By definition, if Walt is simultaneously a complex protagonist and an antihero, then Skyler is both an antagonist and villain?

People don’t react to male actors the way they react to female actors playing antagonists.

“I enjoy taking on complex, difficult characters and have always striven to capture the truth of those people, whether or not it’s popular,” Gunn said.

She described Skyler using words like “multilayered” and “morally compromised,” but despite the praise she gives creator Vince Gilligan in creating a character who is anything but the trite damsel in distress, Gunn admits that “at the end of the day, [Skyler] hasn’t been judged by the same set of standards as Walter.”

Daniel Day Lewis and Heath Ledger were lauded for their performances as complex characters that were by no means seen as virtuous.

Heath Ledger’s Joker in “The Dark Knight” was an antagonist to the more classical sense of the hero-protagonist, Batman. Even as a clear enemy, using the black-and-white definition of protagonists and antagonists, the Joker was a favorite among fans.

Or look at another TV show not far from “Breaking Bad”: AMC’s “Mad Men.” The character of Betty Draper probably has the most comparable fan reaction to Skyler White on television today.

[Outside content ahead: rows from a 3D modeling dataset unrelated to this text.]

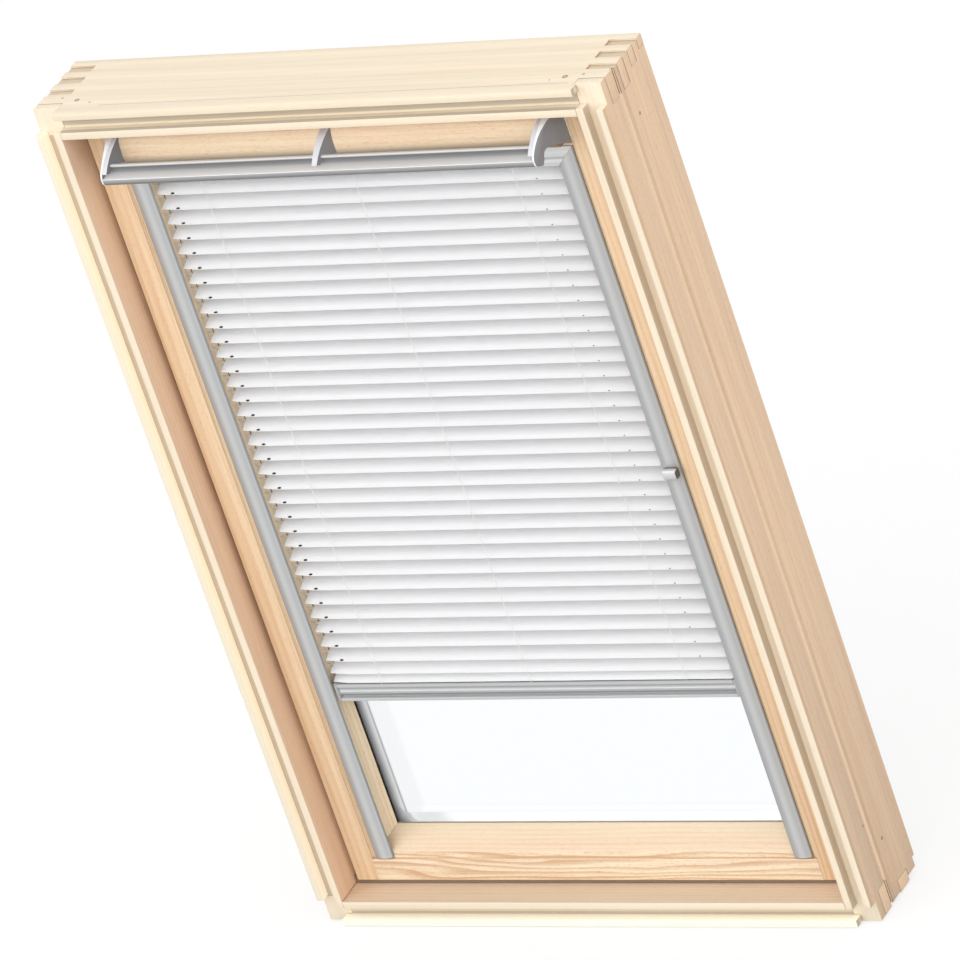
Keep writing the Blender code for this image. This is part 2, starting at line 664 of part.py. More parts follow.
def make_head_rail(white, steel, parts, cutters, sash_axis):
    """A tray between the sash sides, with a wider face plate and a lip along it."""
    half = sash_opening(HEAD_RAIL_BACK) - JOINT_GAP
    face_half = CHANNEL_OUTER - JOINT_GAP
    bottom, top = HEAD_RAIL_BOTTOM, HEAD_RAIL_TOP
    face_back = SASH_FRONT + HEAD_RAIL_FACE
    lip_bottom = bottom + HEAD_RAIL_LIP_RISE
    plate = box((-face_half, SASH_FRONT, bottom), (face_half, face_back, top))
    rail = add_object("blind_head_rail", plate, white, parts, sash_axis)
    combine(rail, box((-half, face_back - HEAD_RAIL_WALL, bottom), (half, HEAD_RAIL_BACK, top)), cutters, "UNION")
    lip = box((-face_half, SASH_FRONT - HEAD_RAIL_LIP, lip_bottom),
              (face_half, face_back - HEAD_RAIL_WALL, lip_bottom + HEAD_RAIL_LIP_HEIGHT))
    combine(rail, lip, cutters, "UNION")
    inside = box((-half + HEAD_RAIL_WALL, face_back, bottom + HEAD_RAIL_WALL),
                 (half - HEAD_RAIL_WALL, HEAD_RAIL_BACK - HEAD_RAIL_WALL, top + REACH))
    combine(rail, inside, cutters)
    rod_place = ((face_back + HEAD_RAIL_BACK) / 2, (bottom + top) / 2)
    combine(rail, cylinder(TILT_ROD_RADIUS + JOINT_GAP, (0.0, *rod_place), 4 * half, 16), cutters)
    end = half + TILT_ROD_END - HEAD_RAIL_WALL
    profile = [(0.0, end), (TILT_ROD_RADIUS, end)]
    for place in sorted(LADDER_PLACES.values(), reverse=True):
        profile += [
            (TILT_ROD_RADIUS, place + TILT_DRUM_HALF),
            (TILT_DRUM_RADIUS, place + TILT_DRUM_HALF),
            (TILT_DRUM_RADIUS, place - TILT_DRUM_HALF),
            (TILT_ROD_RADIUS, place - TILT_DRUM_HALF),
        ]
    profile += [(TILT_ROD_RADIUS, -end), (0.0, -end)]
    rod_axis = add_empty("tilt_rod_axis", (0.0, *rod_place), parts, sash_axis)
    turned("tilt_rod", profile, 16, steel, parts, rod_axis, (0.0, *rod_place))


def slat_height(depth):
    """Height of a slat's middle surface over its front edge: it rises outdoors, with a crown."""
    part = (depth - SLAT_FRONT) / SLAT_DEPTH
    return SLAT_RISE * part + SLAT_CROWN * (1 - abs(2 * part - 1))


def slat_mesh(white):
    """One slat, drawn with its front edge at height 0."""
    middle = SLAT_FRONT + SLAT_DEPTH / 2
    ear = SLAT_EAR_HEIGHT / 2
    half = [
        (SLAT_HALF - SLAT_CORNER_WIDTH, SLAT_FRONT),
        (SLAT_HALF, SLAT_FRONT + SLAT_CORNER_DEPTH),
        (SLAT_HALF, middle - 2 * ear),
        (SLAT_HALF + SLAT_EAR, middle - ear),
        (SLAT_HALF + SLAT_EAR, middle + ear),
        (SLAT_HALF, middle + 2 * ear),
        (SLAT_HALF - SLAT_TAIL / 2, SLAT_BACK - SLAT_TAIL_DEPTH),
        (SLAT_HALF - SLAT_TAIL, SLAT_BACK),
    ]
    outline = half + [(-x, y) for x, y in reversed(half)]
    solid = bmesh.new()
    solid.faces.new([solid.verts.new((x, y, 0.0)) for x, y in outline])
    everything = solid.verts[:] + solid.edges[:] + solid.faces[:]
    bmesh.ops.bisect_plane(solid, geom=everything, plane_co=(0.0, middle, 0.0), plane_no=(0.0, 1.0, 0.0))
    for corner in solid.verts:
        corner.co.z = slat_height(corner.co.y) - SLAT_THICKNESS / 2
    extruded = bmesh.ops.extrude_face_region(solid, geom=solid.faces[:])["geom"]
    moved = [item for item in extruded if isinstance(item, bmesh.types.BMVert)]
    bmesh.ops.translate(solid, verts=moved, vec=(0.0, 0.0, SLAT_THICKNESS))
    bmesh.ops.recalc_face_normals(solid, faces=solid.faces)
    mesh = bpy.data.meshes.new("slat")
    solid.to_mesh(mesh)
    solid.free()
    mesh.materials.append(white)
    return mesh


def make_slats(white, parts, sash_axis):
    """Thirty-three slats, which all share one mesh and hang a pitch apart."""
    mesh = slat_mesh(white)
    for number in range(SLAT_COUNT):
        slat = bpy.data.objects.new(f"slat_{number + 1:02d}", mesh)
        parts.objects.link(slat)
        slat.parent = sash_axis
        slat.location = Vector((0.0, 0.0, FIRST_SLAT - number * SLAT_PITCH)) - world_place(sash_axis)


def make_ladders(cord, parts, cutters, sash_axis):
    """Each ladder is a front and a rear cord with a rung under every slat."""
    front = SLAT_FRONT - LADDER_CLEAR - LADDER_THICKNESS
    back = SLAT_BACK + LADDER_CLEAR + LADDER_THICKNESS
    top = HEAD_RAIL_BOTTOM - JOINT_GAP
    bottom = BOTTOM_RAIL_TOP + JOINT_GAP
    slope = SLAT_RISE / SLAT_DEPTH
    rung_top = -SLAT_THICKNESS / 2 - RUNG_CLEAR
    low_y = front + LADDER_THICKNESS
    high_y = back - LADDER_THICKNESS

    def rung_edge(slat, drop):
        height = FIRST_SLAT - slat * SLAT_PITCH + rung_top - drop
        return [(low_y, height - slope * (SLAT_FRONT - low_y)), (high_y, height + slope * (high_y - SLAT_FRONT))]

    for name, place in LADDER_PLACES.items():
        low_x = place - LADDER_THICKNESS / 2
        high_x = place + LADDER_THICKNESS / 2
        outline = [(front, bottom), (back, bottom), (back, top), (front, top)]
        ladder = add_object(f"ladder_{name}", prism(outline, "X", low_x, high_x), cord, parts, sash_axis)
        windows = bmesh.new()
        upper_edge = [(low_y, top - RUNG_THICKNESS), (high_y, top - RUNG_THICKNESS)]
        for slat in range(SLAT_COUNT):
            lower_edge = rung_edge(slat, 0.0)
            prism(upper_edge + lower_edge[::-1], "X", low_x - REACH, high_x + REACH, windows)
            upper_edge = rung_edge(slat, RUNG_THICKNESS)
        lower_edge = [(low_y, bottom + RUNG_THICKNESS), (high_y, bottom + RUNG_THICKNESS)]
        prism(upper_edge + lower_edge[::-1], "X", low_x - REACH, high_x + REACH, windows)
        combine(ladder, windows, cutters)


def make_bottom_rail(aluminium, parts, cutters, sash_axis):
    """A hollow rail with a recessed line low on its face."""
    half = CHANNEL_INNER - BOTTOM_RAIL_SIDE_GAP
    front = SLAT_FRONT
    back = front + BOTTOM_RAIL_DEPTH
    bottom, top = BOTTOM_RAIL_BOTTOM, BOTTOM_RAIL_TOP
    recess = bottom + BOTTOM_RAIL_LIP
    inset = front + BOTTOM_RAIL_RECESS_DEPTH
    outline = [
        (front, bottom), (front, recess), (inset, recess), (inset, recess + BOTTOM_RAIL_RECESS),
        (front, recess + BOTTOM_RAIL_RECESS), (front, top), (back, top), (back, bottom),
    ]
    rail = add_object("blind_bottom_rail", prism(outline, "X", -half, half), aluminium, parts, sash_axis)
    wall = BOTTOM_RAIL_WALL
    hollow = box((-half - REACH, inset + wall, bottom + wall), (half + REACH, back - wall, top - wall))
    combine(rail, hollow, cutters)


def make_tilt_slider(plastic, parts, sash_axis):
    """The knob that runs on the right channel and turns the tilt rod."""
    height = PIVOT_HEIGHT + SLIDER_ABOVE_PIVOT
    middle = (CHANNEL_INNER + CHANNEL_OUTER) / 2 + SLIDER_OFFSET
    back = CHANNEL_FRONT - JOINT_GAP
    knob = box((middle - SLIDER_WIDTH / 2, back - SLIDER_PROUD, height - SLIDER_HEIGHT / 2),
               (middle + SLIDER_WIDTH / 2, back, height + SLIDER_HEIGHT / 2))
    knob = add_object("tilt_slider", knob, plastic, parts, sash_axis)
    rounding = knob.modifiers.new("rounding", "BEVEL")
    rounding.width = SLIDER_ROUNDING
    rounding.segments = 2
    rounding.limit_method = "ANGLE"


def build():
    clear_scene()
    parts = make_collection("roof_window_with_blind")
    cutters = make_collection("cutters")
    pine = make_material("pine", (0.87, 0.72, 0.50), 0.45)
    glass = make_material("clear_glass", (0.95, 0.97, 0.97), 0.02, transmission=1.0)
    aluminium = make_material("satin_aluminium", (0.55, 0.57, 0.58), 0.38, metallic=0.6)
    plastic = make_material("grey_plastic", (0.36, 0.37, 0.38), 0.5)
    white = make_material("white_lacquer", (0.88, 0.88, 0.88), 0.35)
    steel = make_material("zinc_steel", (0.62, 0.62, 0.60), 0.35, metallic=1.0)
    cord = make_material("white_cord", (0.85, 0.85, 0.84), 0.8)
    spacer_finish = make_material("spacer_grey", (0.30, 0.31, 0.32), 0.4, metallic=0.5)

    make_frame(pine, parts, cutters)
    sash_axis = add_empty("sash_axis", (0.0, PIVOT_DEPTH, PIVOT_HEIGHT), parts)
    make_sash(pine, parts, cutters, sash_axis)
    make_glass(glass, spacer_finish, parts, cutters, sash_axis)
    make_pivots(steel, parts, sash_axis)
    vent_axis = add_empty("vent_axis", (0.0, VENT_AXIS_DEPTH, VENT_AXIS_HEIGHT), parts, sash_axis)
    make_vent(pine, plastic, aluminium, parts, cutters, vent_axis)
    make_channels(aluminium, parts, sash_axis)
    make_head_rail(white, steel, parts, cutters, sash_axis)
    make_slats(white, parts, sash_axis)
    make_ladders(cord, parts, cutters, sash_axis)
    make_bottom_rail(aluminium, parts, cutters, sash_axis)
    make_tilt_slider(plastic, parts, sash_axis)


build()
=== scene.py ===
"""Looks of the pine roof window with its vent bar and white venetian blind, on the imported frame.

Metres, in the part's own frame: X runs across the window, +Z up its slope, +Y outdoors, and the
room is at -Y. The sections follow the window as it is put together.
"""
import math

import bmesh
import bpy
from mathutils import Matrix, Vector


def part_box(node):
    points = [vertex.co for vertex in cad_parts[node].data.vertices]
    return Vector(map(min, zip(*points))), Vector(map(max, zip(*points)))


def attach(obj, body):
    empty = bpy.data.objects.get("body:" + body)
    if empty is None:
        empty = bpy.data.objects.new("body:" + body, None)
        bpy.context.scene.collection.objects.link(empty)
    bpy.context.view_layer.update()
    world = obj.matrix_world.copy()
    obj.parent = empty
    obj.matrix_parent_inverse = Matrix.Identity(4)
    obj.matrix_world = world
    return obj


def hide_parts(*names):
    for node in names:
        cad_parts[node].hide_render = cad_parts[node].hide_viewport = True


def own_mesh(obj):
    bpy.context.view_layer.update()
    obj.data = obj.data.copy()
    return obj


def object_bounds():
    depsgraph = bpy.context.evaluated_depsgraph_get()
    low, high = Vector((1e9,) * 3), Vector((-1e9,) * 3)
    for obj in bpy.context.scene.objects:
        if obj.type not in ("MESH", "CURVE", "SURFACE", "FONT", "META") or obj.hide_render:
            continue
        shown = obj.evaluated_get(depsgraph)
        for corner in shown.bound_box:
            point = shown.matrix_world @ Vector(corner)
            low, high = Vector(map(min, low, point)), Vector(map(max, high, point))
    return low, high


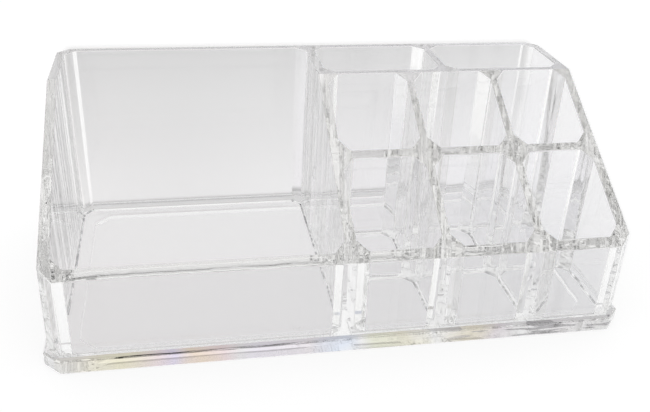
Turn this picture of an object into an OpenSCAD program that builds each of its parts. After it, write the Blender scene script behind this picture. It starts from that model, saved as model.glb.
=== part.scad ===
/* [Overall] */
// Width of the walled body at its foot, left to right
body_w = 224.6; // [190:0.2:320]
// Depth of the walled body at its foot, front to back
body_d = 117.4; // [105:0.2:170]
// Height from the table to the flat top at the back
total_h = 83.6; // [70:0.2:130]
// Height from the table to the top of the front wall
front_h = 38; // [30:0.5:60]
// Size of the 45 degree cut on the body's upright corners
corner_cut = 5.3; // [3:0.1:6]
// Lean of every wall face in degrees, which makes the walls thicker at the foot
draft = 0.5; // [0:0.1:1]

/* [Foot] */
// Height of the foot that runs round the base plate
foot_h = 5.6; // [5:0.1:9]
// How far the foot stands out past the end walls
foot_side = 1.6; // [1:0.1:4]
// How far the foot stands out past the front and back walls
foot_front = 2.4; // [1:0.1:4]
// Bevel along the foot's upper edge
foot_bevel = 0.6; // [0.2:0.1:0.9]
// Height of the compartment floors above the table
floor_h = 4.2; // [3.2:0.1:4.6]
// Depth of the shallow hollow under the base plate
hollow_h = 1.6; // [0.5:0.1:1.8]
// Width of the rim that the base plate rests on
rim_w = 12; // [6:0.5:16]

/* [Walls] */
// Thickness of the two end walls at the flat top
end_t = 3.5; // [2.5:0.1:5]
// Thickness of the back wall at the flat top
back_t = 3.5; // [2.5:0.1:5]
// Thickness of the front wall at its sloped top
front_t = 4.4; // [3:0.1:6]
// Thickness of the partition between the tray and the bins
partition_t = 3.8; // [2.5:0.1:5]
// Thickness of the two cross walls, at the height of the flat top
cross_t = 3.2; // [2:0.1:4.5]
// Thickness of the dividers between bins, at the height of the flat top
divider_t = 3; // [2:0.1:4.5]
// Leg of the 45 degree rib that fills each inside corner
rib = 4.5; // [2:0.1:6]

/* [Compartments] */
// Clear width of the tray, at the height of the flat top
tray_w = 106.2; // [80:0.2:130]
// Depth of the flat top, from the body's back face at the foot to where the slope starts
flat_d = 40; // [30:0.2:50]
// Clear depth of the middle row of bins, at the height of the flat top
middle_d = 34; // [26:0.2:40]

/* [Hidden] */

// Overrun for every cut
over = 1;
clear = [0.88, 0.9, 0.92, 0.4];

// The bins take what width is left. The right-hand ones are a little narrower, so the
// centres of both divider lines are at these shares of it, from the partition.
column_shares = [0.335, 0.688];
// The bevel round each floor takes this share of the well's depth in the base plate
bevel_share = 0.6;

// Sideways shift of a leaning face for each unit of height
lean = tan(draft);
floor_bevel = bevel_share * (foot_h - floor_h);
// This cut keeps the foot equally proud on the diagonal corners
foot_cut = corner_cut + (1 - 1 / sqrt(2)) * (foot_side + foot_front);
foot_size = [body_w + 2 * foot_side, body_d + 2 * foot_front];
// Long enough for any slab to pass right through the part
reach = 2 * (foot_size[0] + foot_size[1]);

// Inside faces of the outer walls, at the height of the flat top
top_lean = lean * (total_h - foot_h);
right_in = body_w / 2 - top_lean - end_t;
left_in = -right_in;
back_in = body_d / 2 - top_lean - back_t;
front_out = -body_d / 2 + lean * (front_h - foot_h);
front_in = front_out + front_t - lean * (total_h - front_h);

// Faces of the partition and the cross walls, at the height of the flat top
partition_l = left_in + tray_w;
partition_r = partition_l + partition_t;
slope_y = body_d / 2 - flat_d;
slope = (total_h - front_h) / (slope_y - front_out);
rear_cross = [slope_y, slope_y + cross_t];
front_cross = [slope_y - middle_d - cross_t, slope_y - middle_d];
back_run = [back_in, body_d];
front_run = [-body_d, front_in];

// Each divider's pair of faces, at the height of the flat top
bins_w = right_in - partition_r;
rear_line = faces((partition_r + right_in) / 2);
left_line = faces(partition_r + column_shares[0] * bins_w);
right_line = faces(partition_r + column_shares[1] * bins_w);
columns = [[partition_r, left_line[0]], [left_line[1], right_line[0]], [right_line[1], right_in]];

// Each compartment is a pair of left and right faces, then a pair of front and back faces
tray = [[left_in, partition_l], [front_in, back_in]];
rear_bins = [for (x = [[partition_r, rear_line[0]], [rear_line[1], right_in]])
    [x, [rear_cross[1], back_in]]];
middle_bins = [for (x = columns) [x, [front_cross[1], rear_cross[0]]]];
front_bins = [for (x = columns) [x, [front_in, front_cross[0]]]];
compartments = concat([tray], rear_bins, middle_bins, front_bins);

function faces(x) = [x - divider_t / 2, x + divider_t / 2];
function middle(pair) = (pair[0] + pair[1]) / 2;
function width(pair) = pair[1] - pair[0];

// A slab with two leaning faces. It is 2 * half thick at height ref, gets thinner upwards
// by s on each face for each unit of height, and has this bevel along its lower edges.
module leaning_slab(half, s, ref, low, high, length, bevel = 0) {
    foot = half - s * (low + bevel - ref);
    head = half - s * (high - ref);
    rotate([90, 0, 0])
        linear_extrude(length, center = true)
            polygon([[-foot + bevel, low], [foot - bevel, low], [foot, low + bevel],
                     [head, high], [-head, high], [-foot, low + bevel]]);
}

// The two diagonal slabs that cut the corners of a rectangle at 45 degrees
module diagonals(size, cut, s, ref, low, high, bevel = 0) {
    half = (size[0] + size[1] - 2 * cut) / 2 / sqrt(2);
    intersection() {
        rotate([0, 0, 45])
            leaning_slab(half, s, ref, low, high, reach, bevel);
        rotate([0, 0, -45])
            leaning_slab(half, s, ref, low, high, reach, bevel);
    }
}

// A block with eight leaning sides: a rectangle at height ref, its corners cut
module leaning_block(size, cut, s, ref, low, high, bevel = 0) {
    intersection() {
        leaning_slab(size[0] / 2, s, ref, low, high, reach, bevel);
        rotate([0, 0, 90])
            leaning_slab(size[1] / 2, s, ref, low, high, reach, bevel);
        diagonals(size, cut, s, ref, low, high, bevel);
    }
}

// The space inside one compartment: wider at the top, ribbed corners, bevelled floor
module core(c) {
    translate([middle(c[0]), middle(c[1]), 0])
        leaning_block([width(c[0]), width(c[1])], rib, -lean, total_h, floor_h, total_h + over,
            floor_bevel);
}

module cores(list) {
    for (c = list) {
        core(c);
    }
}

// The walls' outline: leaning sides and cut corners, a flat top, then one slope to the front
module outline() {
    intersection() {
        leaning_block([body_w, body_d], corner_cut, lean, foot_h, foot_h, total_h);
        rotate([90, 0, 90])
            linear_extrude(2 * body_w, center = true)
                polygon([[-body_d, -total_h], [body_d, -total_h], [body_d, total_h],
                         [slope_y, total_h], [-body_d, total_h - slope * (slope_y + body_d)]]);
    }
}

// The run of a wall that goes left to right, between a pair of leaning faces
module run(y) {
    translate([0, middle(y), 0])
        rotate([0, 0, 90])
            leaning_slab(width(y) / 2, lean, total_h, 0, total_h + over, reach);
}

// The room between two such walls
module room(y) {
    translate([0, middle(y), 0])
        rotate([0, 0, 90])
            leaning_slab(width(y) / 2, -lean, total_h, 0, total_h + over, reach);
}

// A cross wall stops at the partition and at the right end wall
module cross_wall(y) {
    intersection() {
        outline();
        run(y);
        translate([middle([partition_r, right_in]), 0, 0])
            leaning_slab(bins_w / 2, -lean, total_h, 0, total_h + over, reach);
    }
}

// A wall that goes front to back: x is its pair of faces and y is the room that it crosses
module lengthwise_wall(x, y) {
    intersection() {
        outline();
        room(y);
        translate([middle(x), 0, 0])
            leaning_slab(width(x) / 2, lean, total_h, 0, total_h + over, reach);
    }
}

// The ribs in the two corners of compartment c at wall x, rooted in the wall's middle
module ribs(c, x) {
    from = min(middle(c[0]), middle(x));
    to = max(middle(c[0]), middle(x));
    difference() {
        intersection() {
            outline();
            room(c[1]);
            translate([from, -body_d, 0])
                cube([to - from, 2 * body_d, total_h + over]);
        }
        translate([middle(c[0]), middle(c[1]), 0])
            diagonals([width(c[0]), width(c[1])], rib, -lean, total_h, 0, total_h + 2 * over);
    }
}

module ribbed_wall(x, y, beside) {
    color(clear)
        union() {
            lengthwise_wall(x, y);
            for (c = beside) {
                ribs(c, x);
            }
        }
}

// Foot, floors and the lands that every wall stands on
module base_plate() {
    rim = [2 * rim_w, 2 * rim_w];
    color(clear)
        difference() {
            translate([0, 0, foot_h])
                mirror([0, 0, 1])
                    leaning_block(foot_size, foot_cut, 0, 0, 0, foot_h, foot_bevel);
            cores(compartments);
            leaning_block(foot_size - rim, foot_cut, 0, 0, -over, hollow_h);
        }
}

module back_wall() {
    color(clear)
        intersection() {
            outline();
            run(back_run);
        }
}

module front_wall() {
    color(clear)
        intersection() {
            outline();
            run(front_run);
        }
}

module left_end_wall() {
    ribbed_wall([-body_w, left_in], tray[1], [tray]);
}

module right_end_wall() {
    ribbed_wall([right_in, body_w], tray[1], [rear_bins[1], middle_bins[2], front_bins[2]]);
}

module main_partition() {
    ribbed_wall([partition_l, partition_r], tray[1],
        [tray, rear_bins[0], middle_bins[0], front_bins[0]]);
}

module rear_cross_wall() {
    color(clear)
        cross_wall(rear_cross);
}

module front_cross_wall() {
    color(clear)
        cross_wall(front_cross);
}

module rear_divider() {
    ribbed_wall(rear_line, rear_bins[0][1], rear_bins);
}

module middle_left_divider() {
    ribbed_wall(left_line, middle_bins[0][1], [middle_bins[0], middle_bins[1]]);
}

module middle_right_divider() {
    ribbed_wall(right_line, middle_bins[0][1], [middle_bins[1], middle_bins[2]]);
}

module front_left_divider() {
    ribbed_wall(left_line, front_bins[0][1], [front_bins[0], front_bins[1]]);
}

module front_right_divider() {
    ribbed_wall(right_line, front_bins[0][1], [front_bins[1], front_bins[2]]);
}

base_plate();
back_wall();
front_wall();
left_end_wall();
right_end_wall();
main_partition();
rear_cross_wall();
front_cross_wall();
rear_divider();
middle_left_divider();
middle_right_divider();
front_left_divider();
front_right_divider();
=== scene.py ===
import bpy
import math
import numpy as np
from mathutils import Matrix, geometry


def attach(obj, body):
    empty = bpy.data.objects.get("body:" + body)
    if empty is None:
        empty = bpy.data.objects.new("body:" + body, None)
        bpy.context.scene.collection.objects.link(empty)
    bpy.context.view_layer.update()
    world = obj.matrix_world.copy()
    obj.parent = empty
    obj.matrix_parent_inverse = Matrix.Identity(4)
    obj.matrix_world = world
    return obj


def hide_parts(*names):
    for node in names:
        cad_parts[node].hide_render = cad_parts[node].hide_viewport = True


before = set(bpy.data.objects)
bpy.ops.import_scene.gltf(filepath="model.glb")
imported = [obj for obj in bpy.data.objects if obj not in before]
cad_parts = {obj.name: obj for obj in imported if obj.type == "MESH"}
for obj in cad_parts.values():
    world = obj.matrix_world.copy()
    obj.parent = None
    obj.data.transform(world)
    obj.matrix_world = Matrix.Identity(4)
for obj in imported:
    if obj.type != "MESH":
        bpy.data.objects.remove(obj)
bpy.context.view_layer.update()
print("frame:", len(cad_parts), "nodes")

# Lengths are in metres. The walls make the body, and each of its faces leans by lean per unit of height.
body = {"width": 0.2246, "depth": 0.1174, "height": 0.0836, "frontHeight": 0.038,
        "cornerCut": 0.0053, "flatDepth": 0.040, "lean": math.tan(math.radians(0.5))}
# The foot stands out by side and front. Under it is a shallow hollow inside a rim.
foot = {"height": 0.0056, "side": 0.0016, "front": 0.0024, "bevel": 0.0006, "edgeRound": 0.00025,
        "hollow": 0.0016, "rimWidth": 0.012}
# Thicknesses at the height of the flat top, but the front wall's at its own, and the leg of a corner's rib
walls = {"end": 0.0035, "back": 0.0035, "front": 0.0044, "partition": 0.0038, "cross": 0.0032,
         "divider": 0.003, "rib": 0.0045}
# The rear divider, and the two divider lines of the smaller bins, lie at these shares of the bins' width
wells = {"trayWidth": 0.1062, "middleDepth": 0.034, "floor": 0.0042, "bevel": 0.00084,
         "rearShare": 0.5, "columnShares": (0.335, 0.688)}
# Radius and steps of each rounded edge. A sloping rim's height settles within a few rounds.
edges = {"rimRound": 0.00035, "rimSteps": 5, "rimRounds": 4, "cornerRound": 0.0005, "cornerSteps": 3,
         "filletSteps": 5, "samePoint": 1e-9}
# Panels part at shift inside the wall that carries them. far, above and below take a cutter clear of the
# moulding, and a face within near of a cutter's side, and parallel to it, is bonded.
bond = {"shift": 0.00002, "far": 0.2, "above": 0.02, "below": 0.01, "near": 2e-6, "parallel": 0.9999}

height, lean = body["height"], body["lean"]
topLean = lean * (height - foot["height"])
rightIn = body["width"] / 2 - topLean - walls["end"]
backIn = body["depth"] / 2 - topLean - walls["back"]
frontOut = -body["depth"] / 2 + lean * (body["frontHeight"] - foot["height"])
frontIn = frontOut + walls["front"] - lean * (height - body["frontHeight"])
partition = (wells["trayWidth"] - rightIn, wells["trayWidth"] - rightIn + walls["partition"])
creaseY = body["depth"] / 2 - body["flatDepth"]
slope = (height - body["frontHeight"]) / (creaseY - frontOut)
rearCross = (creaseY, creaseY + walls["cross"])
frontCross = (creaseY - wells["middleDepth"] - walls["cross"], creaseY - wells["middleDepth"])
binsWidth = rightIn - partition[1]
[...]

Betty’s stone-cold disposition is a product of suburban depression and vain issues from childhood. She is just as complex of a character as her husband, Don Draper, yet fans choose to overlook her depth in favor of rooting for the womanizing orphan and his serial cheating. In the same manner that fans want Don to go through the course of the show unscathed, they want Walt to succeed.

Betty and Skyler are their respective husband’s equals. One could argue that Skyler is even stronger than Betty, but there is no doubt they are equally matched to their male counterparts.

Intense hatred for Skyler, Betty or any female character, when she was written as equally complex and challenging as a man, is evidence that we haven’t fully progressed to the point where women are truly seen as equals.

“Because Skyler didn’t conform to a comfortable ideal of the archetypical female, she had become a kind of Rorschach test for society, a measure of our attitudes toward gender,” Gunn said.

So when someone says they hate Skyler White, I may or may not cut them off. I may just look at him/her incredulously and wonder why so many people are programmed to believe that female minor characters don’t deserve the praise that male characters do.